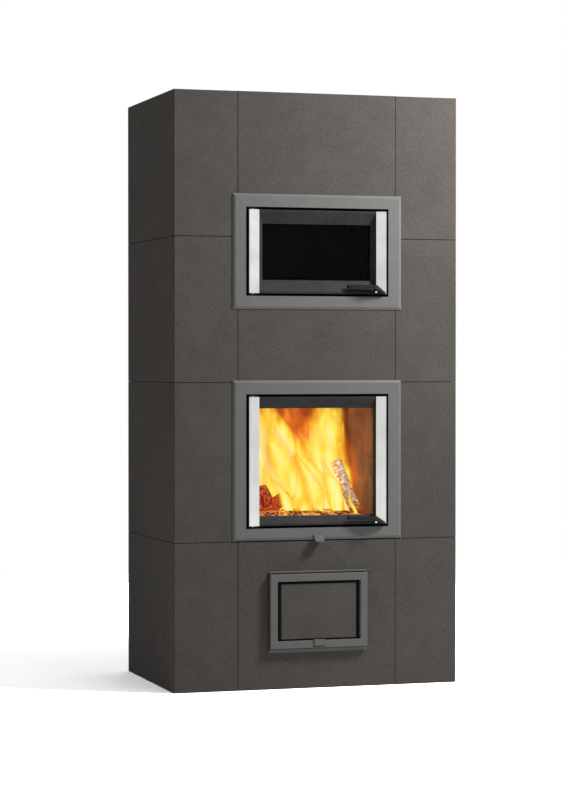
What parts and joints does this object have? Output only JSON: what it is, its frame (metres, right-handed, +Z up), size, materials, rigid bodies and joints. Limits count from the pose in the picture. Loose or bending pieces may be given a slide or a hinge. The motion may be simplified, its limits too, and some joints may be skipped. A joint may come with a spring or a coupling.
{
  "type": "soapstone stove",
  "caption": "Tall heat-retaining soapstone stove with a glazed firebox, a glazed bake oven above it, a stone-faced ash hatch below, an air slide and a top flue collar.",
  "frame": {"origin": "middle of the underside, on the floor", "axes": "+Z up, the doors face -Y, +X to the right as seen from the front"},
  "size_m": [0.95, 0.6376, 1.9],
  "materials": {
    "soapstone": "honed, fine grained dark warm grey",
    "firebrick": "rough fired clay",
    "grey_steel": "satin grey heat-proof paint",
    "black_iron": "fine matt black",
    "polished_steel": "polished, faintly brushed",
    "ceramic_glass": "clear dark ceramic glass",
    "glass_fibre": "braided grey rope",
    "zinc_steel": "plain plated steel"
  },
  "bodies": {
    "root": {"front_stones_left": "soapstone", "front_stones_right": "soapstone", "side_stones_left": "soapstone", "side_stones_right": "soapstone", "back_stones": "soapstone", "front_stone_top": "soapstone", "front_stone_middle": "soapstone", "front_stone_base": "soapstone", "top_slab": "soapstone", "flue_collar": "zinc_steel", "foundation_slab": "soapstone", "ash_chamber_floor": "soapstone", "ash_chamber_walls": "soapstone", "core_deck": "soapstone", "hearth_bed": "firebrick", "hearth_stones": "firebrick", "grate": "black_iron", "firebox_side_liners": "firebrick", "firebox_back_liner": "firebrick", "core_walls": "soapstone", "smoke_baffle": "firebrick", "oven_floor": "soapstone", "oven_walls": "soapstone", "oven_ceiling": "soapstone", "channel_partitions": "soapstone", "top_piers": "soapstone", "flue_shaft_walls": "soapstone", "hatch_lip_frame": "grey_steel", "hatch_pins": "zinc_steel", "firebox_surround": "grey_steel", "firebox_frame": "black_iron", "oven_surround": "grey_steel", "oven_frame": "black_iron", "surround_studs": "zinc_steel", "door_hinge_plates": "black_iron", "door_hinge_pins": "zinc_steel"},
    "firebox_door": {"firebox_leaf": "black_iron", "firebox_rope": "glass_fibre", "firebox_glass_gasket": "glass_fibre", "firebox_glass": "ceramic_glass", "firebox_glass_retainer": "zinc_steel", "firebox_strips": "polished_steel"},
    "firebox_lever": {"firebox_handle": "black_iron", "firebox_latch": "polished_steel"},
    "oven_door": {"oven_leaf": "black_iron", "oven_rope": "glass_fibre", "oven_glass_gasket": "glass_fibre", "oven_glass": "ceramic_glass", "oven_glass_retainer": "zinc_steel", "oven_strips": "polished_steel"},
    "oven_lever": {"oven_handle": "black_iron", "oven_latch": "polished_steel"},
    "air_control": {"air_slide": "zinc_steel", "air_knob": "grey_steel"},
    "ash_hatch": {"hatch_frame": "grey_steel", "hatch_tray": "black_iron", "hatch_stone": "soapstone", "latch_pin": "zinc_steel"},
    "finger_latch": {"hatch_latch": "grey_steel"},
    "pan": {"ash_pan": "zinc_steel"}
  },
  "joints": [
    {"name": "firebox_door_hinge", "type": "hinge", "parent": "root", "child": "firebox_door", "pos_m": [-0.2165, -0.298, 0.7275], "axis": [0, 0, -1], "range_deg": [0, 110]},
    {"name": "firebox_handle_lift", "type": "hinge", "parent": "firebox_door", "child": "firebox_lever", "pos_m": [0.1925, -0.307, 0.53], "axis": [0, 1, 0], "range_deg": [0, 30]},
    {"name": "oven_door_hinge", "type": "hinge", "parent": "root", "child": "oven_door", "pos_m": [-0.2165, -0.298, 1.394], "axis": [0, 0, -1], "range_deg": [0, 110]},
    {"name": "oven_handle_lift", "type": "hinge", "parent": "oven_door", "child": "oven_lever", "pos_m": [0.1925, -0.307, 1.269], "axis": [0, 1, 0], "range_deg": [0, 30]},
    {"name": "air_control_pull", "type": "slide", "parent": "root", "child": "air_control", "axis": [0, -1, 0], "range_m": [0, 0.04]},
    {"name": "ash_hatch_hinge", "type": "hinge", "parent": "root", "child": "ash_hatch", "pos_m": [0, -0.311, 0.364], "axis": [-1, 0, 0], "range_deg": [0, 80]},
    {"name": "finger_latch_pull", "type": "hinge", "parent": "ash_hatch", "child": "finger_latch", "pos_m": [0, -0.3155, 0.1425], "axis": [1, 0, 0], "range_deg": [0, 12]},
    {"name": "ash_pan_slide", "type": "slide", "parent": "root", "child": "pan", "axis": [0, -1, 0], "range_m": [0, 0.25]}
  ],
  "couplings": [
    {"joint": "ash_pan_slide", "follows": "ash_hatch_hinge", "m_per_rad": 0.179}
  ]
}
::::::
> [Directive]
Take the listing above and write it out again exactly.

> [Answer in full]
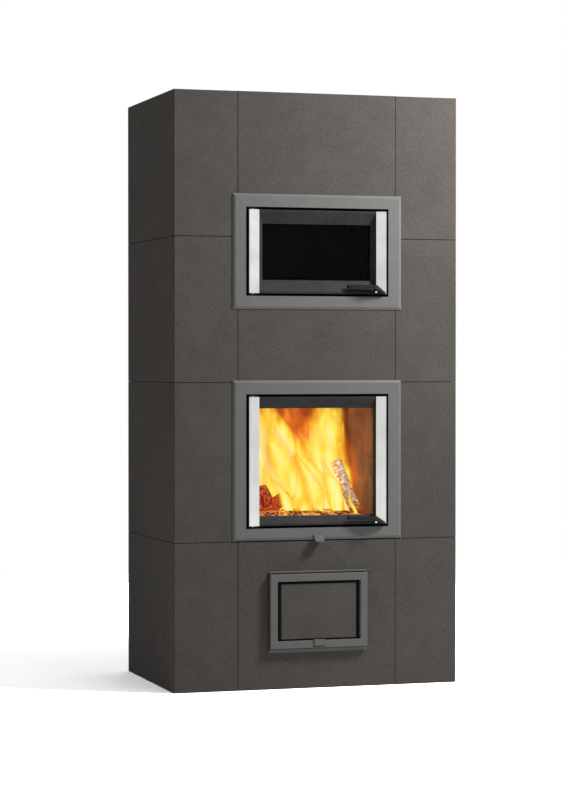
What parts and joints does this object have? Output only JSON: what it is, its frame (metres, right-handed, +Z up), size, materials, rigid bodies and joints. Limits count from the pose in the picture. Loose or bending pieces may be given a slide or a hinge. The motion may be simplified, its limits too, and some joints may be skipped. A joint may come with a spring or a coupling.
{
  "type": "soapstone stove",
  "caption": "Tall heat-retaining soapstone stove with a glazed firebox, a glazed bake oven above it, a stone-faced ash hatch below, an air slide and a top flue collar.",
  "frame": {"origin": "middle of the underside, on the floor", "axes": "+Z up, the doors face -Y, +X to the right as seen from the front"},
  "size_m": [0.95, 0.6376, 1.9],
  "materials": {
    "soapstone": "honed, fine grained dark warm grey",
    "firebrick": "rough fired clay",
    "grey_steel": "satin grey heat-proof paint",
    "black_iron": "fine matt black",
    "polished_steel": "polished, faintly brushed",
    "ceramic_glass": "clear dark ceramic glass",
    "glass_fibre": "braided grey rope",
    "zinc_steel": "plain plated steel"
  },
  "bodies": {
    "root": {"front_stones_left": "soapstone", "front_stones_right": "soapstone", "side_stones_left": "soapstone", "side_stones_right": "soapstone", "back_stones": "soapstone", "front_stone_top": "soapstone", "front_stone_middle": "soapstone", "front_stone_base": "soapstone", "top_slab": "soapstone", "flue_collar": "zinc_steel", "foundation_slab": "soapstone", "ash_chamber_floor": "soapstone", "ash_chamber_walls": "soapstone", "core_deck": "soapstone", "hearth_bed": "firebrick", "hearth_stones": "firebrick", "grate": "black_iron", "firebox_side_liners": "firebrick", "firebox_back_liner": "firebrick", "core_walls": "soapstone", "smoke_baffle": "firebrick", "oven_floor": "soapstone", "oven_walls": "soapstone", "oven_ceiling": "soapstone", "channel_partitions": "soapstone", "top_piers": "soapstone", "flue_shaft_walls": "soapstone", "hatch_lip_frame": "grey_steel", "hatch_pins": "zinc_steel", "firebox_surround": "grey_steel", "firebox_frame": "black_iron", "oven_surround": "grey_steel", "oven_frame": "black_iron", "surround_studs": "zinc_steel", "door_hinge_plates": "black_iron", "door_hinge_pins": "zinc_steel"},
    "firebox_door": {"firebox_leaf": "black_iron", "firebox_rope": "glass_fibre", "firebox_glass_gasket": "glass_fibre", "firebox_glass": "ceramic_glass", "firebox_glass_retainer": "zinc_steel", "firebox_strips": "polished_steel"},
    "firebox_lever": {"firebox_handle": "black_iron", "firebox_latch": "polished_steel"},
    "oven_door": {"oven_leaf": "black_iron", "oven_rope": "glass_fibre", "oven_glass_gasket": "glass_fibre", "oven_glass": "ceramic_glass", "oven_glass_retainer": "zinc_steel", "oven_strips": "polished_steel"},
    "oven_lever": {"oven_handle": "black_iron", "oven_latch": "polished_steel"},
    "air_control": {"air_slide": "zinc_steel", "air_knob": "grey_steel"},
    "ash_hatch": {"hatch_frame": "grey_steel", "hatch_tray": "black_iron", "hatch_stone": "soapstone", "latch_pin": "zinc_steel"},
    "finger_latch": {"hatch_latch": "grey_steel"},
    "pan": {"ash_pan": "zinc_steel"}
  },
  "joints": [
    {"name": "firebox_door_hinge", "type": "hinge", "parent": "root", "child": "firebox_door", "pos_m": [-0.2165, -0.298, 0.7275], "axis": [0, 0, -1], "range_deg": [0, 110]},
    {"name": "firebox_handle_lift", "type": "hinge", "parent": "firebox_door", "child": "firebox_lever", "pos_m": [0.1925, -0.307, 0.53], "axis": [0, 1, 0], "range_deg": [0, 30]},
    {"name": "oven_door_hinge", "type": "hinge", "parent": "root", "child": "oven_door", "pos_m": [-0.2165, -0.298, 1.394], "axis": [0, 0, -1], "range_deg": [0, 110]},
    {"name": "oven_handle_lift", "type": "hinge", "parent": "oven_door", "child": "oven_lever", "pos_m": [0.1925, -0.307, 1.269], "axis": [0, 1, 0], "range_deg": [0, 30]},
    {"name": "air_control_pull", "type": "slide", "parent": "root", "child": "air_control", "axis": [0, -1, 0], "range_m": [0, 0.04]},
    {"name": "ash_hatch_hinge", "type": "hinge", "parent": "root", "child": "ash_hatch", "pos_m": [0, -0.311, 0.364], "axis": [-1, 0, 0], "range_deg": [0, 80]},
    {"name": "finger_latch_pull", "type": "hinge", "parent": "ash_hatch", "child": "finger_latch", "pos_m": [0, -0.3155, 0.1425], "axis": [1, 0, 0], "range_deg": [0, 12]},
    {"name": "ash_pan_slide", "type": "slide", "parent": "root", "child": "pan", "axis": [0, -1, 0], "range_m": [0, 0.25]}
  ],
  "couplings": [
    {"joint": "ash_pan_slide", "follows": "ash_hatch_hinge", "m_per_rad": 0.179}
  ]
}